Jakarta, 1 Juli 2025 – Ketegangan geopolitik di Timur Tengah kembali memuncak setelah pemerintah Iran secara resmi menyetujui rancangan undang-undang yang memungkinkan penutupan Selat Hormuz, jalur laut strategis yang menjadi penghubung utama ekspor minyak dunia. Langkah ini disebut sebagai bentuk respons terhadap situasi konflik Israel-Iran yang belum mereda serta tekanan global terhadap Iran.
Bagi Indonesia, langkah ini bukan sekadar isu luar negeri. Menteri Luar Negeri RI menyatakan bahwa lebih dari 20 persen impor minyak Indonesia melalui Selat Hormuz, menjadikannya salah satu jalur vital bagi keamanan energi nasional.
Selat Hormuz: Jalur Minyak Paling Strategis Dunia
Selat Hormuz membentang di antara Teluk Persia dan Teluk Oman, dengan lebar sempit hanya sekitar 50 km. Namun, jalur ini menjadi tempat sekitar 20 juta barel minyak mentah per hari melintas — hampir 1/5 dari total perdagangan minyak global.
Negara-negara seperti Arab Saudi, Uni Emirat Arab, Kuwait, dan Iran mengandalkan jalur ini untuk mengekspor minyak mentah, LNG, dan produk energi lainnya. Jika ditutup, maka dampaknya akan langsung terasa secara global, termasuk di Indonesia.
Dampak Langsung bagi Indonesia
- Ketersediaan BBM dan LPG Bisa Terganggu
Indonesia masih mengimpor sebagian besar minyak mentah dan produk olahan BBM, terutama dari negara-negara Timur Tengah. Jika Selat Hormuz ditutup:
Proses pengiriman minyak bisa tertunda atau teralihkan ke jalur lebih panjang.
Risiko kelangkaan BBM meningkat, terutama untuk jenis non-subsidi seperti Pertamax Turbo, Dexlite, dan LPG non-subsidi.
Ketahanan energi nasional berada dalam tekanan besar.
- Harga Minyak Dunia Meroket, BBM Domestik Ikut Naik
Sejak ketegangan meningkat, harga minyak dunia melonjak hingga menyentuh US$ 79–85 per barel, dan dikhawatirkan bisa menembus US$ 100–120 per barel jika konflik bereskalasi.
Dampak ke dalam negeri:
Harga BBM non-subsidi bisa naik drastis.
Harga barang dan logistik terdampak, memicu inflasi.

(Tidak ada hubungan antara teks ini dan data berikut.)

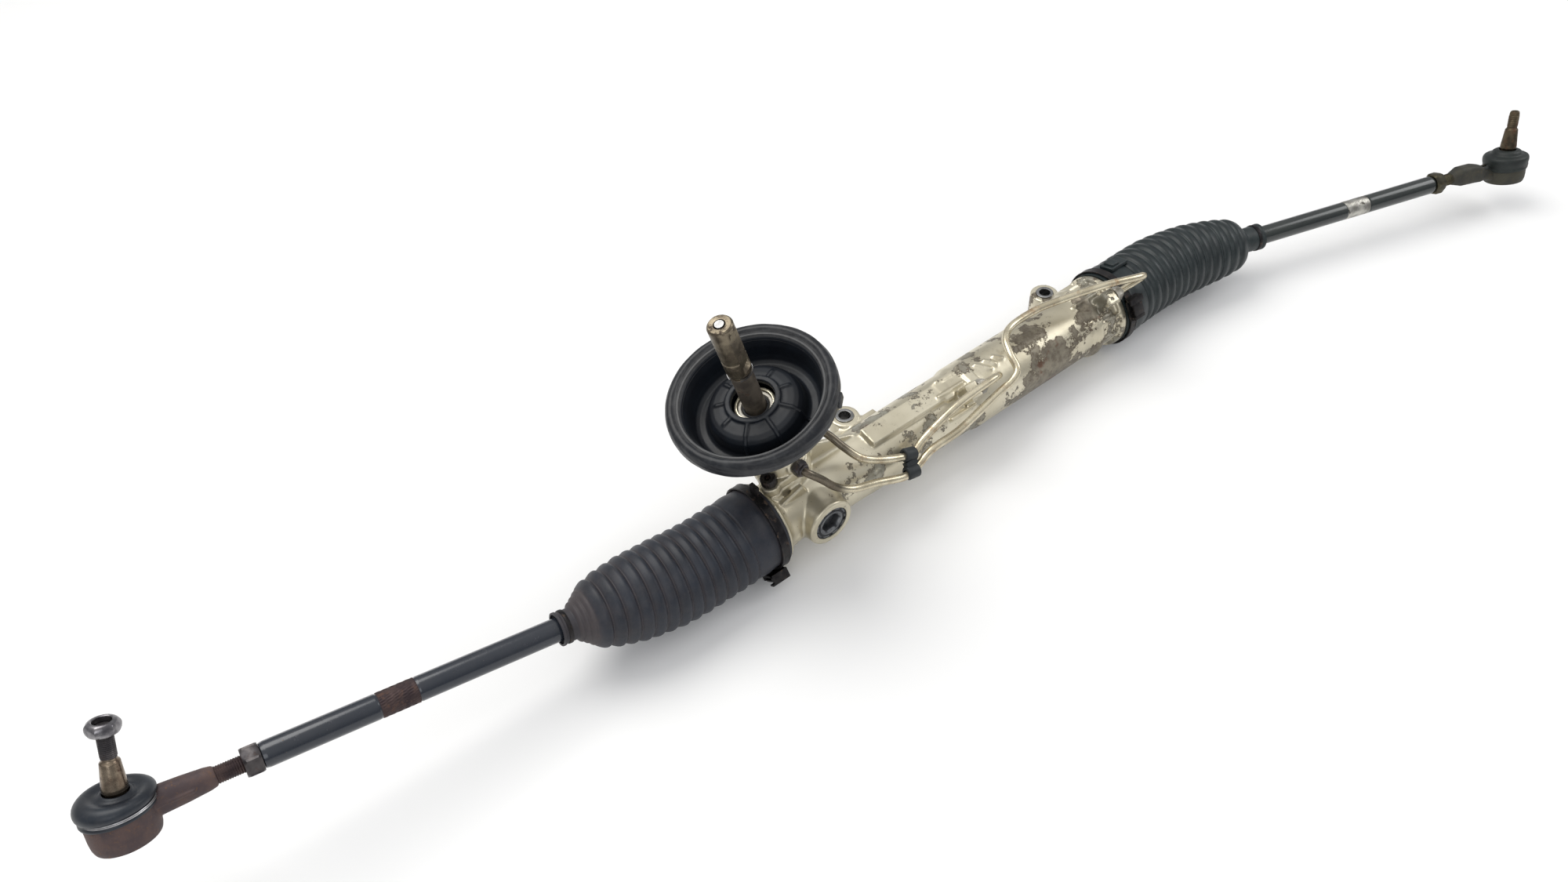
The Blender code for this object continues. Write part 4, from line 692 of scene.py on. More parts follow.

Daya beli masyarakat, terutama di daerah seperti Jawa Barat, bisa tergerus.
- Subsidi Energi Bisa Membengkak
Pemerintah menanggung subsidi besar untuk Pertalite dan Solar. Jika harga minyak naik:
Beban subsidi energi membengkak hingga triliunan rupiah.
APBN terancam defisit lebih besar.
Pemerintah bisa terpaksa menaikkan harga atau membatasi kuota BBM subsidi.

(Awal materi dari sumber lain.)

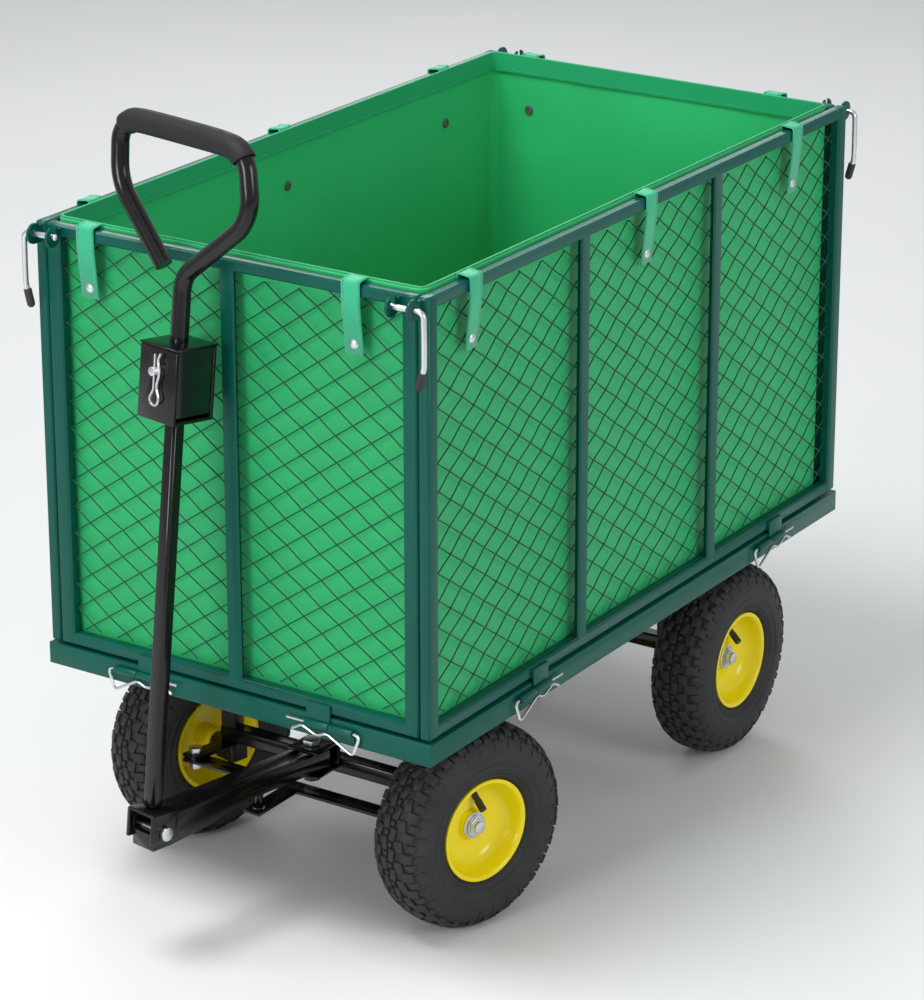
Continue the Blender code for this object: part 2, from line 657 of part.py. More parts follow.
# ---------------------------------------------------------------- tongue
def build_tongue(cart):
    """Pivot bracket on the front beam, kingbolt, tongue and the fork bolt."""
    play = 0.0022
    web_x = AXLE_X + BEAM_SIZE / 2 + GAP
    top = TONGUE_TOP + play
    bottom = TONGUE_TOP - TONGUE_HEIGHT - play
    end_x = KINGBOLT_X + 0.020
    outline = [
        (web_x, bottom - 0.004), (end_x, bottom - 0.004), (end_x, bottom), (web_x + 0.004, bottom),
        (web_x + 0.004, top), (end_x, top), (end_x, top + 0.004), (web_x, top + 0.004),
    ]
    bolt_low, bolt_high = bottom - 0.016, top + 0.004
    hole = rod(KINGBOLT_RADIUS + RUN, (KINGBOLT_X, 0, bolt_low), (KINGBOLT_X, 0, bolt_high + 0.01), 16)
    node("pivot_bracket", combined(prism(outline, "Y", -0.022, 0.022), cuts=[hole]), "black_steel", cart)
    shank = rod(KINGBOLT_RADIUS, (KINGBOLT_X, 0, bolt_low), (KINGBOLT_X, 0, bolt_high + 0.004), 16)
    head = rod(0.0115, (KINGBOLT_X, 0, bolt_high + GAP), (KINGBOLT_X, 0, bolt_high + 0.008), 6)
    nut = rod(0.0110, (KINGBOLT_X, 0, bolt_low + 0.002), (KINGBOLT_X, 0, bottom - 0.004 - GAP), 6)
    node("kingbolt", combined(head, adds=[shank, nut]), "zinc", cart)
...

Respons Pemerintah Indonesia
Menanggapi ancaman ini, pemerintah melalui Kementerian Luar Negeri dan ESDM mengambil sejumlah langkah strategis:
Pemantauan Situasi Geopolitik
Pemerintah secara aktif mengikuti perkembangan di Timur Tengah dan mendorong diplomasi internasional untuk meredakan ketegangan, terutama melalui PBB dan OKI.
Diversifikasi Sumber Impor Energi
Pemerintah mempercepat rencana diversifikasi impor minyak, termasuk dari Afrika Barat, Rusia, dan Amerika Selatan, agar tidak terlalu bergantung pada kawasan Teluk Persia.
Peningkatan Cadangan Minyak Nasional
Pertamina diminta menambah stok cadangan operasional dan strategis, agar pasokan tetap aman minimal untuk 20–30 hari ke depan jika pasokan terganggu.
Percepatan Hilirisasi dan Energi Terbarukan
Sebagai solusi jangka panjang, program hilirisasi migas, refinery upgrade, serta pengembangan bioenergi dan listrik berbasis EBT terus digenjot untuk mengurangi ketergantungan terhadap impor BBM.
Imbas ke Masyarakat: Apa yang Harus Diantisipasi?
Masyarakat Indonesia, khususnya pelaku usaha dan pengguna BBM non-subsidi, perlu bersiap menghadapi:
Kenaikan harga BBM dalam waktu dekat, terutama jenis nonsubsidi seperti Pertamax Series dan Dex.
Lonjakan biaya logistik untuk distribusi barang, termasuk pangan dan bahan pokok.
Peningkatan biaya produksi di sektor industri, manufaktur, dan transportasi.
Potensi pengurangan kuota BBM subsidi, jika beban anggaran negara terlalu berat.